Drinkwater, who won the 2014 Brett Whiteley Travelling Art Scholarship, gave the pair a series of works for consideration. A striking painting inspired by Drinkwater’s travels in southern France was subsequently chosen for the cover.
“He already had the painting, but I felt it and his style summed up what I hoped we were trying to do,” Dawson says.
Paint is a sonically dense record. The success of Holy Holy’s 2015 debut When The Storms Would Come, its singles You Cannot Call For Love Like A Dog, History and A Heroine and their blistering live shows made them one of the most exciting bands on the Australian indie scene.
There was big pressure within the camp to keep the momentum on an upward trajectory. That meant moving beyond the band’s established folk-rock territory.
Holy Holy added synths, prog rock theatrics and psychedelic elements to create a colourful abstract work on Paint, much like Drinkwater’s art. But Carroll did not forgo his melodic hooks, as opening singles Darwinism and Elevator would attest.

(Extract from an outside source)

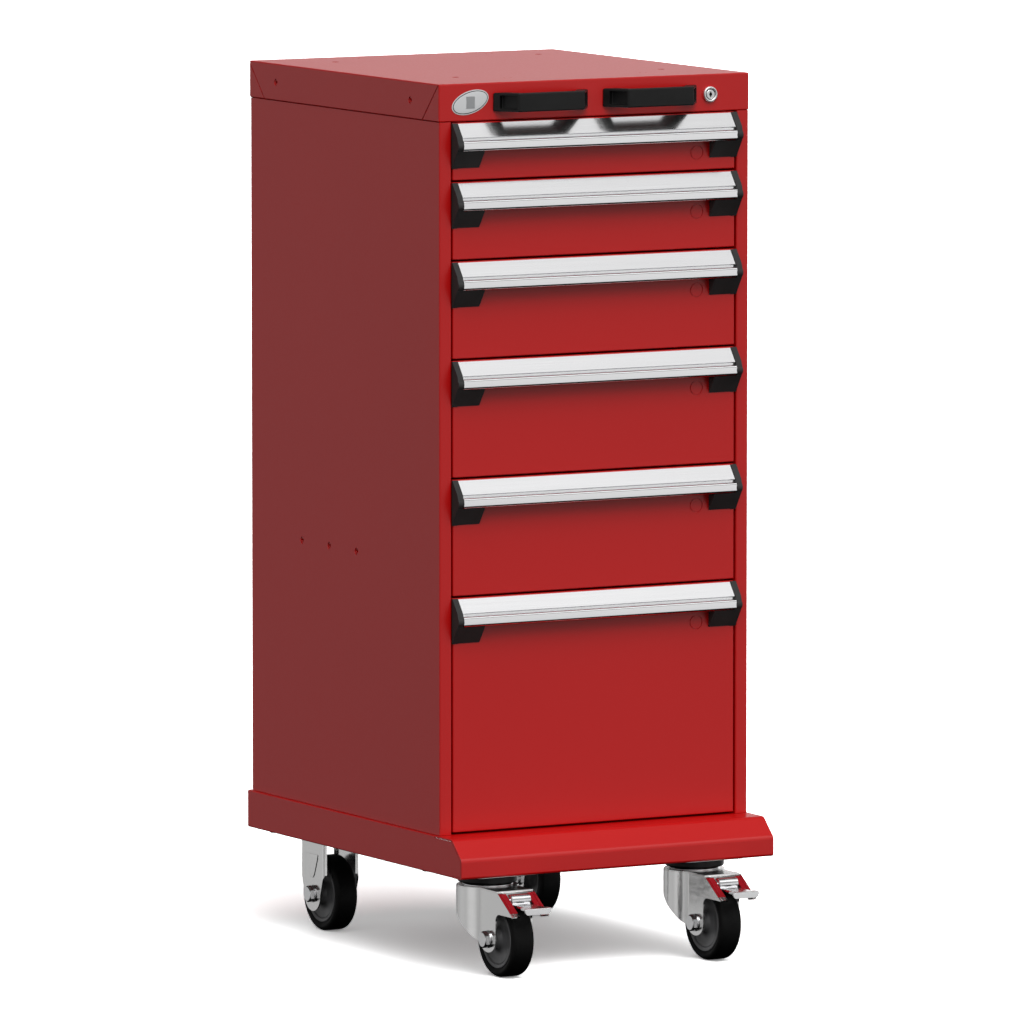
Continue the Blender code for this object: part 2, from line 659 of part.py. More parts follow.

“There were definitely a couple of times last year when we were working on the record where we were questioning each other and ourselves if we were doing the right thing on certain songs,” Dawson says. “I was asking, ‘what if this isn’t the right sound, what if we alienate our fans or alienate each other’?
“We tried some ideas and over the month some of the ones I didn’t think were Holy Holy ideas, they became Holy Holy ideas. If you know what your band is before the fact, you’re not giving it a chance to become what it is.”